Dans ce déplacement vers les zones les plus éloignées, elle déploie son regard face à l’immensité universelle de territoires chargés d’histoire. Attentive aux cicatrices d’un temps infini qui a fait ravage, elle prélève les signes en quête d’indices inscrits en creux. Les images manquantes qu’elle rapporte nous interpellent sur la possibilité de représenter des espaces irreprésentables, frontières, zones de contact et de séparation, entre-deux dont elle livre la mémoire et la trace.

Mais comment rendre compte de la réalité d’un paysage, lorsqu’il est malmené par les soubresauts de guerres identitaires, territoriales, économiques interminables ? Comment appréhender les stigmates du passé face à une histoire contemporaine en train de s’écrire ?
Anne-Marie Filaire n’est pas seulement observatrice des territoires qui la préoccupent. Engagée dans un travail de terrain, sans jamais renoncer face aux risques qu’engage une telle entreprise, elle fait naitre de cette expérience dans la limite sa relation intime au paysage. Par le dispositif même de la prise de vue, la position et la rigueur qu’elle impose à ses images, le regard se construit dans toute sa sévérité et sa vérité.
Dans ce mouvement permanent entre le temps et l’espace, entre l’Histoire et le présent, bruit une sourde violence. Loin de l’instant aveuglant des conflits, les horizons lointains rencontrent l’enfermement de situations politiques inextricables.
Anne-Marie Filaire nous offre dès lors sa propre monnaie d’échange.
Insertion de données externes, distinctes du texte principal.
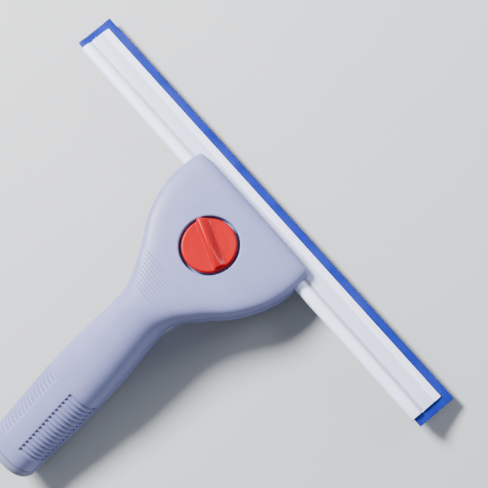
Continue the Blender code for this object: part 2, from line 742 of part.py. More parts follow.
def clamp_jaw(parent, mat):
    """Plate behind the channel, wide under it and narrow round the stud, with a nut boss."""
    levels = (
        (JAW_BOTTOM, JAW_CHAMFER),
        (JAW_BOTTOM + JAW_CHAMFER, 0.0),
        (JAW_TOP, 0.0),
    )
    plate = loft("clamp_jaw", [jaw_ring(z, chamfer) for z, chamfer in levels])
    jaw = object_from("clamp_jaw", plate, parent, mat)
    root = JAW_BOTTOM + JAW_BOSS_ROOT
    boss = cylinder("jaw_boss", JAW_BOSS_RADIUS, root, BOSS_TOP, parent, None, ROUND)
    boolean(jaw, boss, "UNION")
    corner = (NUT_ACROSS_FLATS + 2 * GAP) / math.sqrt(3)
    outline = [(corner * math.cos(a), corner * math.sin(a)) for a in hexagon_angles()]
    pocket_top = JAW_BOTTOM + NUT_HEIGHT + GAP
    pocket = prism("nut_pocket", outline, JAW_BOTTOM - OVERRUN, pocket_top, "z")
    boolean(jaw, object_from("nut_pocket", pocket, parent))
    low = JAW_BOTTOM - OVERRUN
    boolean(jaw, cylinder("jaw_stud_hole", STUD_RADIUS + GAP, low, OVERRUN, parent))
    for side in (-1, 1):
        frame = Matrix.Translation((side * GUIDE_PIN_X, GUIDE_PIN_Y, 0))
        radius = GUIDE_PIN_RADIUS + GAP
        boolean(jaw, cylinder(f"jaw_pin_hole_{side}", radius, low, OVERRUN, parent, frame))
    return jaw


def jaw_spring(parent, mat):
    """Compression spring round the stud, between the recess floor and the jaw's boss."""
    high = RECESS_BOTTOM - GAP - SPRING_WIRE / 2
    low = BOSS_TOP + GAP + SPRING_WIRE / 2
    steps = int(SPRING_TURNS * SMALL_ROUND)
    rings = []
    for i in range(steps + 1):
        share = i / steps
        angle = 2 * math.pi * SPRING_TURNS * share
        level = low + (high - low) * share
        out = Vector((math.cos(angle), math.sin(angle), 0))
        centre = out * SPRING_RADIUS + Vector((0, 0, level))
        ring = []
        for k in range(WIRE_SIDES):
            turn = 2 * math.pi * k / WIRE_SIDES
            offset = out * math.cos(turn) + Vector((0, 0, math.sin(turn)))
            ring.append(centre + offset * (SPRING_WIRE / 2))
        rings.append(ring)
    return object_from("jaw_spring", loft("jaw_spring", rings), parent, mat)


def guide_pins(parent, mat):
    end_radius = GUIDE_PIN_RADIUS - GUIDE_PIN_CHAMFER
    profile = [
        (end_radius, GUIDE_PIN_HIGH),
        (GUIDE_PIN_RADIUS, GUIDE_PIN_HIGH - GUIDE_PIN_CHAMFER),
        (GUIDE_PIN_RADIUS, GUIDE_PIN_LOW + GUIDE_PIN_CHAMFER),
        (end_radius, GUIDE_PIN_LOW),
    ]
    mesh = turned("guide_pin", profile, SMALL_ROUND)
    for side, x in (("left", -GUIDE_PIN_X), ("right", GUIDE_PIN_X)):
        pin = object_from("guide_pin_" + side, mesh, parent, mat)
        pin.location = (x, GUIDE_PIN_Y, 0)


def pad(name, low, parent, mat):
    half = PAD_LENGTH / 2
    width = min(PAD_WIDTH, KNOB_TO_EDGE - WALL - GAP - PAD_BACK_Y)
    corner_low = (-half, PAD_BACK_Y, low)
    corner_high = (half, PAD_BACK_Y + width, low + PAD_THICKNESS)
    return object_from(name, box(name, corner_low, corner_high), parent, mat)


def channel(parent, mat):
    half = CHANNEL_LENGTH / 2
    body = object_from("channel", prism("channel", channel_outline(), -half, half), parent, mat)
    reach = half + OVERRUN
    hollow = prism("channel_hollow", channel_hollow(), -reach, reach)
    boolean(body, object_from("channel_hollow", hollow, parent))
    return body


def rubber_blade(parent, mat):
    half = BLADE_LENGTH / 2
    blade = prism("rubber_blade", rubber_outline(), -half, half)
    return object_from("rubber_blade", blade, parent, mat)


# The resting pose


def tool_points(root):
    """Every corner of the visible pieces, in the tool's frame."""
    bpy.context.view_layer.update()
    graph = bpy.context.evaluated_depsgraph_get()
    to_tool = root.matrix_world.inverted()
    found = []
    for obj in bpy.context.scene.objects:
        if obj.type == "MESH" and not obj.hide_render:
            evaluated = obj.evaluated_get(graph)
            matrix = to_tool @ evaluated.matrix_world
            mesh = evaluated.to_mesh()
            found += [matrix @ v.co for v in mesh.vertices]
            evaluated.to_mesh_clear()
    return found


def lay_on_back(root):
    """Turn the tool about X until its blade side and its grip touch the floor together."""
    points = tool_points(root)
    low, high = 0.0, GRIP_ANGLE
    for _ in range(HALVINGS):
        tilt = (low + high) / 2
        turned_points = [Matrix.Rotation(-tilt, 3, "X") @ p for p in points]
        blade_low = min(q.z for p, q in zip(points, turned_points) if p.y > 0)
        grip_low = min(q.z for p, q in zip(points, turned_points) if p.y < 0)
        if grip_low < blade_low:
            low = tilt
        else:
            high = tilt
    root.rotation_euler.x = -tilt
    middle_x = (min(q.x for q in turned_points) + max(q.x for q in turned_points)) / 2
    middle_y = (min(q.y for q in turned_points) + max(q.y for q in turned_points)) / 2
    root.location = (-middle_x, -middle_y, -min(blade_low, grip_low))


def main():
    clear_scene()
    grey = material("handle_plastic", GREY, 0.42)
    insert = material("socket_plastic", LIGHT_GREY, 0.45)
    red = material("knob_plastic", RED, 0.3)
    white = material("white_aluminium", WHITE, 0.35, 0.2)
    blue = material("blade_rubber", BLUE, 0.55)
    black = material("pad_rubber", BLACK, 0.8)
    steel = material("steel", STEEL, 0.3, 1.0)
    jaw_plastic = material("jaw_plastic", DARK_GREY, 0.5)

    tool = empty("tool_frame")
    passage = channel_pass(tool)
    front_shell(tool, passage, grey)
    rear_shell(tool, passage, grey)
    shell_screws(tool, steel)
    pole_socket(tool, insert)
    pad("front_pad", FRONT_PAD_LOW, tool, black)
    guide_pins(tool, steel)

    knob_axis = empty("knob_axis", tool)
    clamp_knob(knob_axis, red)
    clamp_stud(knob_axis, steel)
    retaining_clip(knob_axis, steel)
    knob_washer(knob_axis, steel)

    jaw_carrier = empty("jaw_carrier", tool)
    clamp_jaw(jaw_carrier, jaw_plastic)
    clamp_nut(jaw_carrier, steel)
    pad("rear_pad", REAR_PAD_LOW, jaw_carrier, black)
    jaw_spring(tool, steel)

    channel_line = empty("channel_line", tool)
    channel(channel_line, white)
    blade_line = empty("blade_line", channel_line)
    rubber_blade(blade_line, blue)
    lay_on_back(tool)


main()
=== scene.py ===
"""Looks of the window squeegee: moulded grey handle, red clamp knob, coated channel and
blue rubber blade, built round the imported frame. Every length is in metres.

Each piece is modelled in the tool's own frame: the knob turns about Z, the head's face lies
at Z = 0, X runs along the blade and +Y points from the knob to the blade. TOOL takes that
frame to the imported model's frame.
"""

import json
import math

import bmesh
import bpy
from bpy.props import FloatProperty, FloatVectorProperty, IntProperty, PointerProperty
from mathutils import Matrix, Vector


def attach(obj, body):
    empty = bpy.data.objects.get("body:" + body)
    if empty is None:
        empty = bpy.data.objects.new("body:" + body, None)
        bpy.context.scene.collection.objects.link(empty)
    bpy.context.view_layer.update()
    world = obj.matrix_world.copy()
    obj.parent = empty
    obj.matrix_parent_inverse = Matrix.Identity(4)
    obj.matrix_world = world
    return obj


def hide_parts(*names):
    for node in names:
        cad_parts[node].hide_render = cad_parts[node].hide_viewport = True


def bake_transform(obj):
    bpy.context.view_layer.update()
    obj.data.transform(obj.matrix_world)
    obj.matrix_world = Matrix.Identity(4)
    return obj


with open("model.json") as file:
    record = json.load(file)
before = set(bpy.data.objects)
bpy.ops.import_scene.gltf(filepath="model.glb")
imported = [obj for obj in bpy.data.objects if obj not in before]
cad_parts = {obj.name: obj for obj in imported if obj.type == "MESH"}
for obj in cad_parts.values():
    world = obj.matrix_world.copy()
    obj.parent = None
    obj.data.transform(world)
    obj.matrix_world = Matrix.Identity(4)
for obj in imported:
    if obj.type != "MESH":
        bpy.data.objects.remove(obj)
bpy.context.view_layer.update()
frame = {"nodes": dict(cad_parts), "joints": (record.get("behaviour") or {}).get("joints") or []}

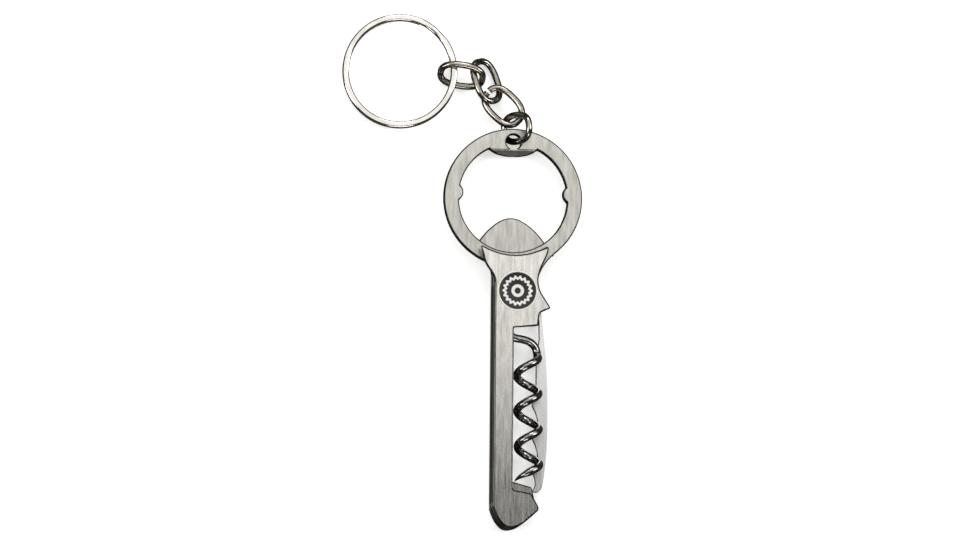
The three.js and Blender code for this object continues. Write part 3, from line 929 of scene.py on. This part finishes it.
room = bpy.data.worlds.new("room")
room.use_nodes = True
walls = room.node_tree
walls.nodes.clear()
direction = add_node(walls, "ShaderNodeTexCoord").outputs["Generated"]
height = add_node(walls, "ShaderNodeSeparateXYZ", {"Vector": direction}).outputs["Z"]
bands = add_node(walls, "ShaderNodeValToRGB", {"Fac": height})
stops = bands.color_ramp.elements
stops[0].position, stops[0].color = 0.0, chart("#4A4A4A")
stops[1].position, stops[1].color = 1.0, chart("#505050")
for position, code in ((0.25, "#2A2A2A"), (0.6, "#303030"), (0.85, "#484848")):
    stop = stops.new(position)
    stop.color = chart(code)
seen = add_node(walls, "ShaderNodeLightPath").outputs["Is Camera Ray"]
dim = add_node(walls, "ShaderNodeBackground", {"Color": bands.outputs[0], "Strength": 1.0})
plain = add_node(walls, "ShaderNodeBackground", {"Color": chart("#F4F4F2"), "Strength": 1.0})
either = add_node(walls, "ShaderNodeMixShader", {0: seen, 1: dim.outputs[0], 2: plain.outputs[0]})
add_node(walls, "ShaderNodeOutputWorld", {"Surface": either.outputs[0]})
bpy.context.scene.world = room
bpy.context.scene.view_settings.view_transform = "Standard"
print("room with", len(stops), "bands")

# %% [markdown]
# ## The camera
#
# A long lens from almost straight above, a little to the left of the tool and below it, so that the left
# and lower walls of the stack show as thin lines.

# %% Place the camera

LEAN = 0.1204
AIM = Vector((-7.02, 3.67, 8.8)) * MM
DISTANCE = 2.0
SPAN = 0.2370
ROLL = math.radians(0.5)

backward = Vector((-LEAN, -LEAN, 1)).normalized()
handle_way = Vector((0, 1, 0))
handle_way -= backward * handle_way.dot(backward)
upward = Matrix.Rotation(ROLL, 3, backward) @ handle_way.normalized()
sideways = upward.cross(backward)
lens = bpy.data.cameras.new("camera")
lens.sensor_width = 36
lens.lens = lens.sensor_width * DISTANCE / SPAN
lens.clip_start, lens.clip_end = 0.1, 20
camera = bpy.data.objects.new("camera", lens)
pose = Matrix((sideways, upward, backward)).transposed().to_4x4()
pose.translation = AIM + backward * DISTANCE
camera.matrix_world = pose
bpy.context.scene.collection.objects.link(camera)
bpy.context.scene.camera = camera
print("lens", round(lens.lens), "mm")

# %% [markdown]
# ## The size of the finished tool
#
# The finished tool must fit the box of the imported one, so its size is printed at the end.

# %% Print the finished size

low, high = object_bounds()
print("size in mm:", [round(side / MM, 2) for side in high - low])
Celle de la possibilité des images, et en cela une possibilité d’existence à des territoires invisibles.

© N.Ammirati

© N.Ammirati
Israël—Palestine, 1999—2007

"Je suis venue pour la première fois à Jérusalem en juillet 1999. C’est là que je voulais commencer mes recherches au Moyen- Orient, dans ce lieu où se croisent l’espace et le temps. J’ai voulu appréhender cette cité indépendamment d’aucune foi ou croyance en un texte écrit, mais comme la perception visuelle d’un ordre urbain unique, cherchant à la ressentir plutôt qu’à la décrire. Me déplaçant constamment dans Jérusalem et ses environs, j’ai pu lire dans le paysage les premières traces de l’occupation autour de la ville. C’était un peu plus d’un an avant la seconde intifada. Et puis je me suis éloignée de Jérusalem, j’avais besoin de la voir de loin, de m’en écarter. J’ai loué une voiture et rejoint Jéricho, puis Gaza, où je suis restée seule pendant trois jours. De cette période, dans ma photographie, les traces restent celles de cet écart, de cette frontière, de cet entre-deux possible. Gaza aura été l’image la plus forte, la plus éprouvante de ce voyage, celle qui reste pour moi aujourd’hui inaccessible et manquante et qui bouleverse la perception de l’espace et du temps.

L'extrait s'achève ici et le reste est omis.